_DO THIS_
Repeat the records below exactly as they appear.

>> begin EXTRACTED MATERIAL

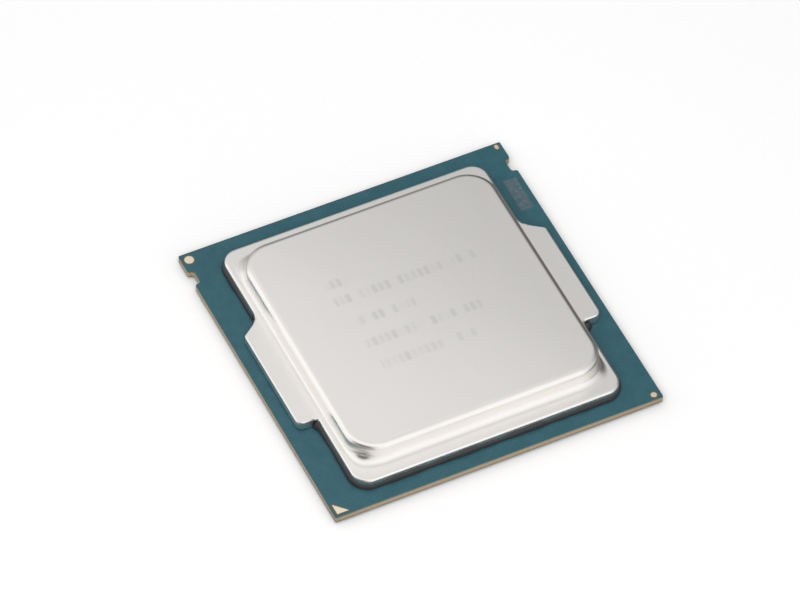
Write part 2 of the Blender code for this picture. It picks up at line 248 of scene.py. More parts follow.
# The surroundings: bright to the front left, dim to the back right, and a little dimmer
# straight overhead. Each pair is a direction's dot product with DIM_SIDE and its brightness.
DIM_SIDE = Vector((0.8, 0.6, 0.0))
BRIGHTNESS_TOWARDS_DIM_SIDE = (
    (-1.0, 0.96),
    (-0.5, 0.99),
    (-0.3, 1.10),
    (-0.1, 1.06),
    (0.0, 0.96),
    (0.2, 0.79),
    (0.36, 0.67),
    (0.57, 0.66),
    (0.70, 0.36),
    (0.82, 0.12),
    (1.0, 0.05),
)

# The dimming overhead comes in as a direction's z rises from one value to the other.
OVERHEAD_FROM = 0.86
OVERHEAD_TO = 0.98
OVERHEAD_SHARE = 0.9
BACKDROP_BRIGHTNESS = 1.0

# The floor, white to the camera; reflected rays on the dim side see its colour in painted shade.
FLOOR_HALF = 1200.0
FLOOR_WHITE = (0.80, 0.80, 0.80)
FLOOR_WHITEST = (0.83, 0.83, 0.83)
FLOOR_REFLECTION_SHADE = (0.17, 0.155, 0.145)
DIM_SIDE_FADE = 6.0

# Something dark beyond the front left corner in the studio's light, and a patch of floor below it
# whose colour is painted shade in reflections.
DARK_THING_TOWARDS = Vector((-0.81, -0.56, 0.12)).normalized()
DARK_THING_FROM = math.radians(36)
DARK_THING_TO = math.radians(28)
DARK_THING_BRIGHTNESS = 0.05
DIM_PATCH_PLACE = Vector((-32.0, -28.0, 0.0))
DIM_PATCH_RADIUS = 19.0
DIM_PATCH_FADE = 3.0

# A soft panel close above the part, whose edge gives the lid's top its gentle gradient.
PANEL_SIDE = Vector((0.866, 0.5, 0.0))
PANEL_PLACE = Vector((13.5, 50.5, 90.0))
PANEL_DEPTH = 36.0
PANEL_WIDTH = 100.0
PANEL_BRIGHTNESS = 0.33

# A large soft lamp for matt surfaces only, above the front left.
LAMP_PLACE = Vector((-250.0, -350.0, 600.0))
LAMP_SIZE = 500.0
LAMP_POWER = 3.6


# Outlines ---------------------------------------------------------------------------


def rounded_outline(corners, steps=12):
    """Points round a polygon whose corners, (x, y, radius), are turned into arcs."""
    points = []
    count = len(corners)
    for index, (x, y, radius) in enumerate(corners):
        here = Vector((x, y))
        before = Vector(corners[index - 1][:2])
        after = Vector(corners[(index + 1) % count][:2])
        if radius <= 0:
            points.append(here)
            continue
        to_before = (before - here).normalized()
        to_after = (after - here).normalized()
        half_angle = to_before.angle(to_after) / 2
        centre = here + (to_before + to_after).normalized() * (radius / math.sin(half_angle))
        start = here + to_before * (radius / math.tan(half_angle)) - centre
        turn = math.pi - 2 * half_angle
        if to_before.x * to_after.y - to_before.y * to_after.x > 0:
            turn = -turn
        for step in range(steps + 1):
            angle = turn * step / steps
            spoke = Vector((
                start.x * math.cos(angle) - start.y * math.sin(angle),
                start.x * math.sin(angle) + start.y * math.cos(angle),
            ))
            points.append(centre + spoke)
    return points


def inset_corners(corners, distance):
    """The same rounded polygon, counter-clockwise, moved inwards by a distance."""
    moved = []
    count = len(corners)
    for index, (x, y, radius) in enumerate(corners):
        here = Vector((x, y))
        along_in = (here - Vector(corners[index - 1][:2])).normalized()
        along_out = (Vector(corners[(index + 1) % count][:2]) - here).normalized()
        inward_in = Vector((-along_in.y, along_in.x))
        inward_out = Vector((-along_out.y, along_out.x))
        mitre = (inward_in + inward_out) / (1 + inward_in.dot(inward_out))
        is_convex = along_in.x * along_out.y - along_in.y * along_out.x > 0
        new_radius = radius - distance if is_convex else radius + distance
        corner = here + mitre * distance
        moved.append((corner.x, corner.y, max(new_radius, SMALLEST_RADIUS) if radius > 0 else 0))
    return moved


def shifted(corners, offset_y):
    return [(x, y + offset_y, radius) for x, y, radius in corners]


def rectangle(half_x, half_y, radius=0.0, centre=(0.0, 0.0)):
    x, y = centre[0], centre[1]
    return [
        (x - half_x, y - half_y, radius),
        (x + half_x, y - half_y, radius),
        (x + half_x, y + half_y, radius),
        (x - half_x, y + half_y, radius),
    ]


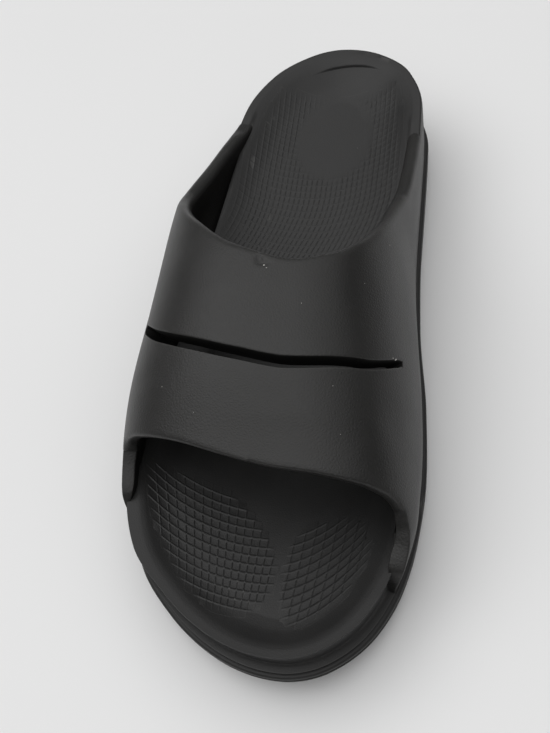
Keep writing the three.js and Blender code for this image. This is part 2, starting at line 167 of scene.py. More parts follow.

>> end EXTRACTED MATERIAL

_COMPLETE OUTPUT_
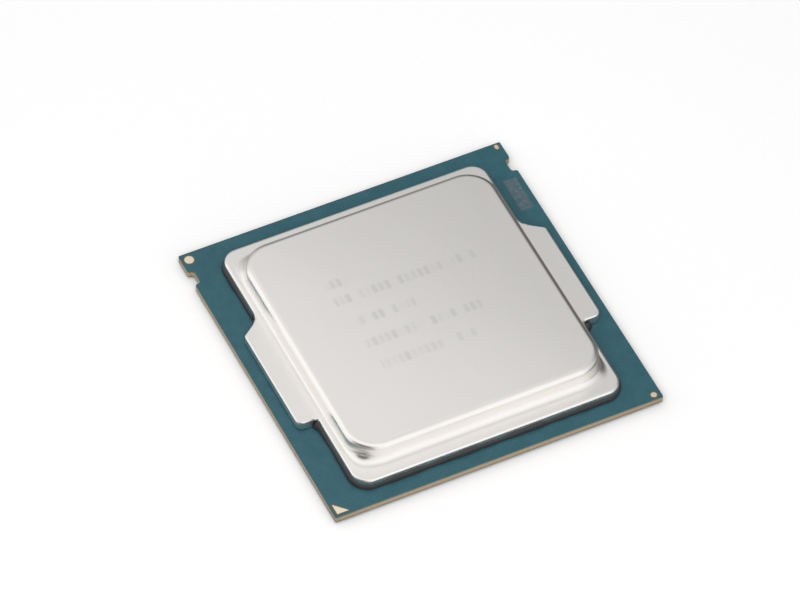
Write part 2 of the Blender code for this picture. It picks up at line 248 of scene.py. More parts follow.
# The surroundings: bright to the front left, dim to the back right, and a little dimmer
# straight overhead. Each pair is a direction's dot product with DIM_SIDE and its brightness.
DIM_SIDE = Vector((0.8, 0.6, 0.0))
BRIGHTNESS_TOWARDS_DIM_SIDE = (
    (-1.0, 0.96),
    (-0.5, 0.99),
    (-0.3, 1.10),
    (-0.1, 1.06),
    (0.0, 0.96),
    (0.2, 0.79),
    (0.36, 0.67),
    (0.57, 0.66),
    (0.70, 0.36),
    (0.82, 0.12),
    (1.0, 0.05),
)

# The dimming overhead comes in as a direction's z rises from one value to the other.
OVERHEAD_FROM = 0.86
OVERHEAD_TO = 0.98
OVERHEAD_SHARE = 0.9
BACKDROP_BRIGHTNESS = 1.0

# The floor, white to the camera; reflected rays on the dim side see its colour in painted shade.
FLOOR_HALF = 1200.0
FLOOR_WHITE = (0.80, 0.80, 0.80)
FLOOR_WHITEST = (0.83, 0.83, 0.83)
FLOOR_REFLECTION_SHADE = (0.17, 0.155, 0.145)
DIM_SIDE_FADE = 6.0

# Something dark beyond the front left corner in the studio's light, and a patch of floor below it
# whose colour is painted shade in reflections.
DARK_THING_TOWARDS = Vector((-0.81, -0.56, 0.12)).normalized()
DARK_THING_FROM = math.radians(36)
DARK_THING_TO = math.radians(28)
DARK_THING_BRIGHTNESS = 0.05
DIM_PATCH_PLACE = Vector((-32.0, -28.0, 0.0))
DIM_PATCH_RADIUS = 19.0
DIM_PATCH_FADE = 3.0

# A soft panel close above the part, whose edge gives the lid's top its gentle gradient.
PANEL_SIDE = Vector((0.866, 0.5, 0.0))
PANEL_PLACE = Vector((13.5, 50.5, 90.0))
PANEL_DEPTH = 36.0
PANEL_WIDTH = 100.0
PANEL_BRIGHTNESS = 0.33

# A large soft lamp for matt surfaces only, above the front left.
LAMP_PLACE = Vector((-250.0, -350.0, 600.0))
LAMP_SIZE = 500.0
LAMP_POWER = 3.6


# Outlines ---------------------------------------------------------------------------


def rounded_outline(corners, steps=12):
    """Points round a polygon whose corners, (x, y, radius), are turned into arcs."""
    points = []
    count = len(corners)
    for index, (x, y, radius) in enumerate(corners):
        here = Vector((x, y))
        before = Vector(corners[index - 1][:2])
        after = Vector(corners[(index + 1) % count][:2])
        if radius <= 0:
            points.append(here)
            continue
        to_before = (before - here).normalized()
        to_after = (after - here).normalized()
        half_angle = to_before.angle(to_after) / 2
        centre = here + (to_before + to_after).normalized() * (radius / math.sin(half_angle))
        start = here + to_before * (radius / math.tan(half_angle)) - centre
        turn = math.pi - 2 * half_angle
        if to_before.x * to_after.y - to_before.y * to_after.x > 0:
            turn = -turn
        for step in range(steps + 1):
            angle = turn * step / steps
            spoke = Vector((
                start.x * math.cos(angle) - start.y * math.sin(angle),
                start.x * math.sin(angle) + start.y * math.cos(angle),
            ))
            points.append(centre + spoke)
    return points


def inset_corners(corners, distance):
    """The same rounded polygon, counter-clockwise, moved inwards by a distance."""
    moved = []
    count = len(corners)
    for index, (x, y, radius) in enumerate(corners):
        here = Vector((x, y))
        along_in = (here - Vector(corners[index - 1][:2])).normalized()
        along_out = (Vector(corners[(index + 1) % count][:2]) - here).normalized()
        inward_in = Vector((-along_in.y, along_in.x))
        inward_out = Vector((-along_out.y, along_out.x))
        mitre = (inward_in + inward_out) / (1 + inward_in.dot(inward_out))
        is_convex = along_in.x * along_out.y - along_in.y * along_out.x > 0
        new_radius = radius - distance if is_convex else radius + distance
        corner = here + mitre * distance
        moved.append((corner.x, corner.y, max(new_radius, SMALLEST_RADIUS) if radius > 0 else 0))
    return moved


def shifted(corners, offset_y):
    return [(x, y + offset_y, radius) for x, y, radius in corners]


def rectangle(half_x, half_y, radius=0.0, centre=(0.0, 0.0)):
    x, y = centre[0], centre[1]
    return [
        (x - half_x, y - half_y, radius),
        (x + half_x, y - half_y, radius),
        (x + half_x, y + half_y, radius),
        (x - half_x, y + half_y, radius),
    ]


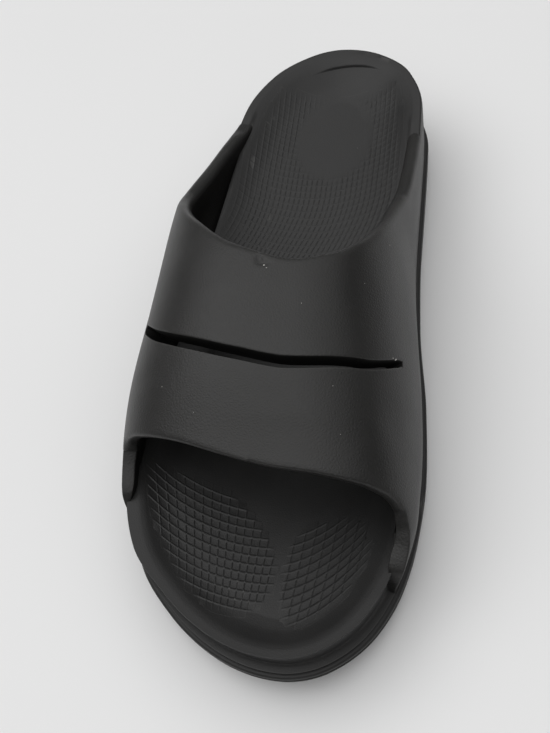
Keep writing the three.js and Blender code for this image. This is part 2, starting at line 167 of scene.py. More parts follow.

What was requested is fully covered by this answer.